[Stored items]
▶
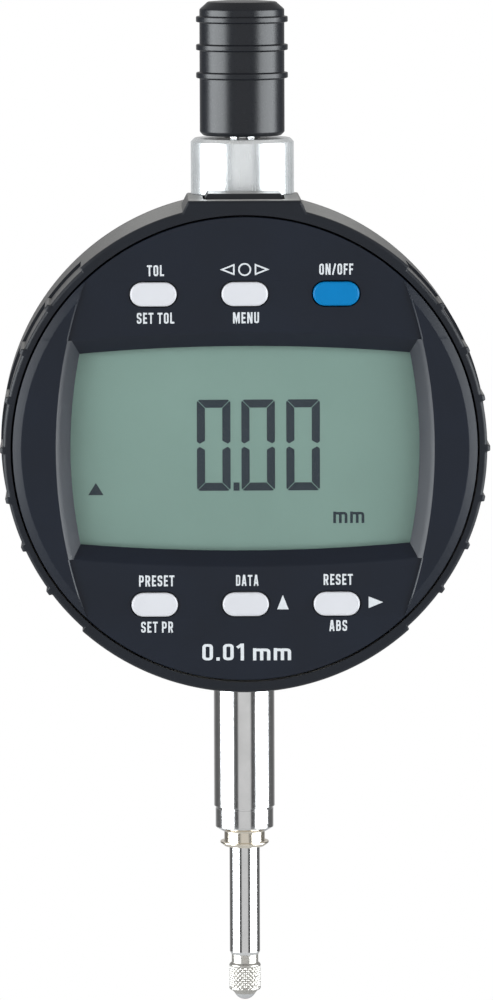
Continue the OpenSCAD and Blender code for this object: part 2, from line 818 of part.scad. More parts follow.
module lifting_cap() color(soft_black) {
    difference() {
        union() {
            turned([[0, cap_low], [cap_r - cap_bevel, cap_low], [cap_r, cap_low + cap_bevel],
                    [cap_r, cap_top - 1.2], [cap_r - 1.15, cap_top - 0.2], [0, cap_top]]);
            for (i = [0:2]) translate([0, 0, cap_top - cap_rib_drop - i * cap_rib_pitch])
                turned([[0, -0.45], [cap_r, -0.45], [cap_rib_r, -0.33], [cap_rib_r, 0.33],
                        [cap_r, 0.45], [0, 0.45]]);
        }
        disc(cap_bore_r, cap_low - 1, cap_low + cap_bore_h);
        disc(spindle_r + 0.1, cap_low, cap_low + cap_bore_h + 0.5);
    }
}

module cap_insert() color(brass) ring(insert_r, spindle_r + 0.01, cap_low + 1, cap_low + 8.9);

module scale_carrier() color(steel) dial() difference() {
    slab(carrier_x0, carrier_x1, carrier_y0, carrier_y1, carrier_rear_z, carrier_front_z);
    upright(0, 0, spindle_r + 0.01, carrier_y0 - 1, carrier_y1 + 1);
    upright(rod_x, 0, rod_r + 0.05, carrier_y0 - 1, carrier_y1 + 1);
    for (y = carrier_screw_ys) translate([0, y, 0]) disc(carrier_screw_r + hole_gap, -4, 0);
    translate([-5, spring_pin_y, spring_z]) rotate([0, 90, 0])
        cylinder(r = spring_pin_r + hole_gap / 2, h = 2.1);
}

module scale_strip() color(glass_grey) dial()
    slab(-strip_half_w, strip_half_w, carrier_y0 + 0.2, strip_top_y, carrier_front_z, strip_z);

module carrier_screws() color(steel) dial() for (y = carrier_screw_ys) translate([0, y, 0]) {
    disc(carrier_head_r, carrier_rear_z - 0.55, carrier_rear_z);
    disc(carrier_screw_r, carrier_rear_z - eps, -spindle_r - 0.06);
}

module bumper_ring() color(soft_black) dial() translate([0, carrier_y0 - bumper_h, 0])
    rotate([-90, 0, 0]) ring(bumper_r, spindle_r + 0.02, 0, bumper_h);

module spring_pin() color(steel) dial() translate([spring_pin_x, spring_pin_y, spring_z])
    rotate([0, 90, 0]) cylinder(r = spring_pin_r, h = spring_pin_len);

front_case();
rear_cover();
cover_gasket();
cover_screws();
collar_seat();
shank();
shank_nose();
lower_bush();
guide_bush();
collar();
upper_bush();
spindle_seal();
main_frame();
frame_screws();
guide_rod();
reader_board();
reader_chip();
reader_screws();
return_spring();
spring_post();
stop_pin();
flex_cable();
battery_holder();
holder_screws();
battery();
contact_plus();
contact_minus();
data_socket();
display_bezel();
window_lens();
lcd_panel();
lcd_reflector();
zebra_strips();
main_board();
board_components();
key_domes();
display_back();
display_screws();
friction_ring();
retaining_ring();
ring_screws();
key_tolerance();
key_menu();
key_power();
key_preset();
key_data();
key_reset();
spindle();
contact_body();
contact_ball();
lifting_cap();
cap_insert();
scale_carrier();
scale_strip();
carrier_screws();
bumper_ring();
spring_pin();
battery_door();
door_seal();
data_cover();
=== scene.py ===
"""Looks of a digital dial indicator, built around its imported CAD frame.

Sizes are millimetres and are turned into metres as points are placed. Dial pieces are drawn in a
dial frame: x to the right, y up and z out of the face, with its origin at the dial centre on the
spindle axis. Turned pieces on the spindle are drawn as (radius, height) profiles.
"""
import json
import math

import bmesh
import bpy
from mathutils import Matrix, Vector
from mathutils.geometry import delaunay_2d_cdt, tessellate_polygon


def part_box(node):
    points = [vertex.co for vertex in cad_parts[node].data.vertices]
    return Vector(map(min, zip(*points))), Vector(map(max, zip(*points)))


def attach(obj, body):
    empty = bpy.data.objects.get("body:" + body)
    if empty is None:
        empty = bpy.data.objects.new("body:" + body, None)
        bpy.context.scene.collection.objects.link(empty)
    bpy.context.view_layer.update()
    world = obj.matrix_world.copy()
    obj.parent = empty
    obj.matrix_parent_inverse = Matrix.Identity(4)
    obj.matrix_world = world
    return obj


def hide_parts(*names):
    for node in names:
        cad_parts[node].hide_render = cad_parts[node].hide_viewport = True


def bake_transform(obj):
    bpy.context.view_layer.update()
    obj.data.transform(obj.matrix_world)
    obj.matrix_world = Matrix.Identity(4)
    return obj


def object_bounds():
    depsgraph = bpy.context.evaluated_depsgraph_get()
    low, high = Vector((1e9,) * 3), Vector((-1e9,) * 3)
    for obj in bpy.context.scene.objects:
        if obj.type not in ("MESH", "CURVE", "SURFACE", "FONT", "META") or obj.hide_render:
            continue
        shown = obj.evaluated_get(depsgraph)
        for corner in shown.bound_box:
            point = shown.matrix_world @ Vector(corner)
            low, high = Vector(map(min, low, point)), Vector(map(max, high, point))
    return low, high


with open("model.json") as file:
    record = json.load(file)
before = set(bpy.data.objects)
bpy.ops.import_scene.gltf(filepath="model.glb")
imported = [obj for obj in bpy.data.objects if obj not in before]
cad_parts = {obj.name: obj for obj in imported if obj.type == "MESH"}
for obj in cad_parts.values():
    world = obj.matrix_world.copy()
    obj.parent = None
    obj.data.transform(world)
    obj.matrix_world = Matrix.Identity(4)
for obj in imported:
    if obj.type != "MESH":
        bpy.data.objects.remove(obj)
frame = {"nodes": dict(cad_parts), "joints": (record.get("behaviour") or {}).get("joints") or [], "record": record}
cad_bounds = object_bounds()

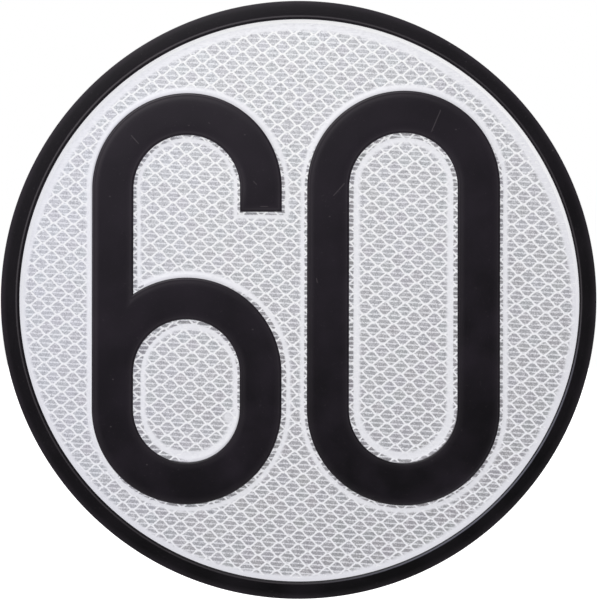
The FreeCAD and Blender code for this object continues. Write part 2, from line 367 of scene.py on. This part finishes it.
def rounding(end=90, proud=0.0):
    """Radii and heights round the plate's front edge, for a surface that stands proud of it."""
    bends = [radians(end * step / BEND_STEPS) for step in range(BEND_STEPS + 1)]
    reach = EDGE_ROUND + proud
    middle, middle_y = PLATE_RADIUS - EDGE_ROUND, PLATEAU_Y + EDGE_ROUND
    return [(middle + reach * sin(bend), middle_y - reach * cos(bend)) for bend in bends]


def pressed_plate(sheeting, metal):
    shell = Shell("pressed_plate_visual")
    rim_top = pressed_side(shell, face_flank)
    edge = [-RIM_WIDTH] * RIM_STEPS
    rounded = [shell.ring(plate_outline(radius), y, edge) for radius, y in rounding()]
    film_edge = shell.ring(plate_outline(PLATE_RADIUS), PLATEAU_Y + FILM_THICKNESS)
    shell.flat([rim_top, rounded[0]])
    shell.bands(rounded + [film_edge])
    lip = shell.ring(plate_outline(PLATE_RADIUS), BACK_PLATEAU_Y - BACK_EDGE_BREAK)
    inner_lip = shell.ring(plate_outline(PLATE_RADIUS - BACK_EDGE_BREAK), BACK_PLATEAU_Y)
    shell.bands([film_edge, lip, inner_lip], METAL)
    back_top = pressed_side(shell, back_flank, METAL)
    shell.flat([inner_lip, back_top], METAL)
    shell.piece([sheeting, metal], "pressed_plate")


def coat_rows():
    """Rows of the print over a shoulder, from its plateau to its edge on the black outline."""
    start = HIGH_CORNER - SHOULDER_SETBACK
    reach = SHOULDER_ROUND + PRINT_THICKNESS
    last = asin(-start / reach)
    bends = [last * step / BEND_STEPS for step in range(BEND_STEPS + 1)]
    front = PLATEAU_Y - PRINT_THICKNESS
    over = [(start + reach * sin(bend), front + reach * (1 - cos(bend))) for bend in bends]
    return crowned([(level, front) for level in CROWN_ROWS] + over)


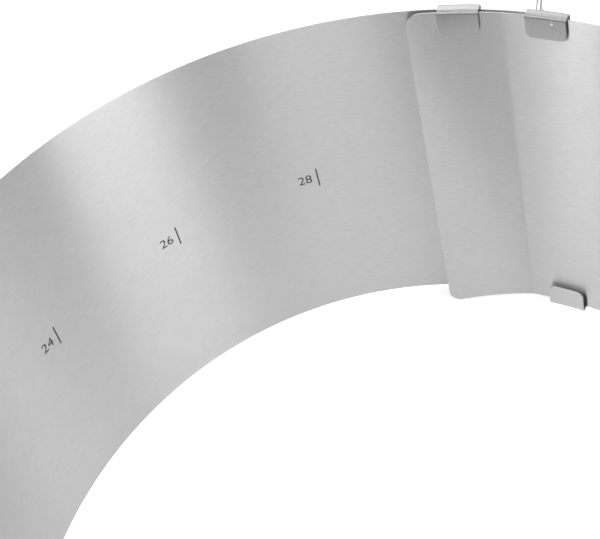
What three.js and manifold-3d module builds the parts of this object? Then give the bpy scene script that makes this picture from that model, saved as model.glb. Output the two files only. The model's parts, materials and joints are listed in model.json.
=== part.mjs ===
◀
Starting at the line that contains "module bumper_ring() color(soft_black)" and ending at the line that contains "bpy.context.scene.collection.objects.link(empty)", repeat each line exactly, both ends included, and nothing else.

RESULT FOR THIS TASK:
module bumper_ring() color(soft_black) dial() translate([0, carrier_y0 - bumper_h, 0])
    rotate([-90, 0, 0]) ring(bumper_r, spindle_r + 0.02, 0, bumper_h);

module spring_pin() color(steel) dial() translate([spring_pin_x, spring_pin_y, spring_z])
    rotate([0, 90, 0]) cylinder(r = spring_pin_r, h = spring_pin_len);

front_case();
rear_cover();
cover_gasket();
cover_screws();
collar_seat();
shank();
shank_nose();
lower_bush();
guide_bush();
collar();
upper_bush();
spindle_seal();
main_frame();
frame_screws();
guide_rod();
reader_board();
reader_chip();
reader_screws();
return_spring();
spring_post();
stop_pin();
flex_cable();
battery_holder();
holder_screws();
battery();
contact_plus();
contact_minus();
data_socket();
display_bezel();
window_lens();
lcd_panel();
lcd_reflector();
zebra_strips();
main_board();
board_components();
key_domes();
display_back();
display_screws();
friction_ring();
retaining_ring();
ring_screws();
key_tolerance();
key_menu();
key_power();
key_preset();
key_data();
key_reset();
spindle();
contact_body();
contact_ball();
lifting_cap();
cap_insert();
scale_carrier();
scale_strip();
carrier_screws();
bumper_ring();
spring_pin();
battery_door();
door_seal();
data_cover();
=== scene.py ===
"""Looks of a digital dial indicator, built around its imported CAD frame.

Sizes are millimetres and are turned into metres as points are placed. Dial pieces are drawn in a
dial frame: x to the right, y up and z out of the face, with its origin at the dial centre on the
spindle axis. Turned pieces on the spindle are drawn as (radius, height) profiles.
"""
import json
import math

import bmesh
import bpy
from mathutils import Matrix, Vector
from mathutils.geometry import delaunay_2d_cdt, tessellate_polygon


def part_box(node):
    points = [vertex.co for vertex in cad_parts[node].data.vertices]
    return Vector(map(min, zip(*points))), Vector(map(max, zip(*points)))


def attach(obj, body):
    empty = bpy.data.objects.get("body:" + body)
    if empty is None:
        empty = bpy.data.objects.new("body:" + body, None)
        bpy.context.scene.collection.objects.link(empty)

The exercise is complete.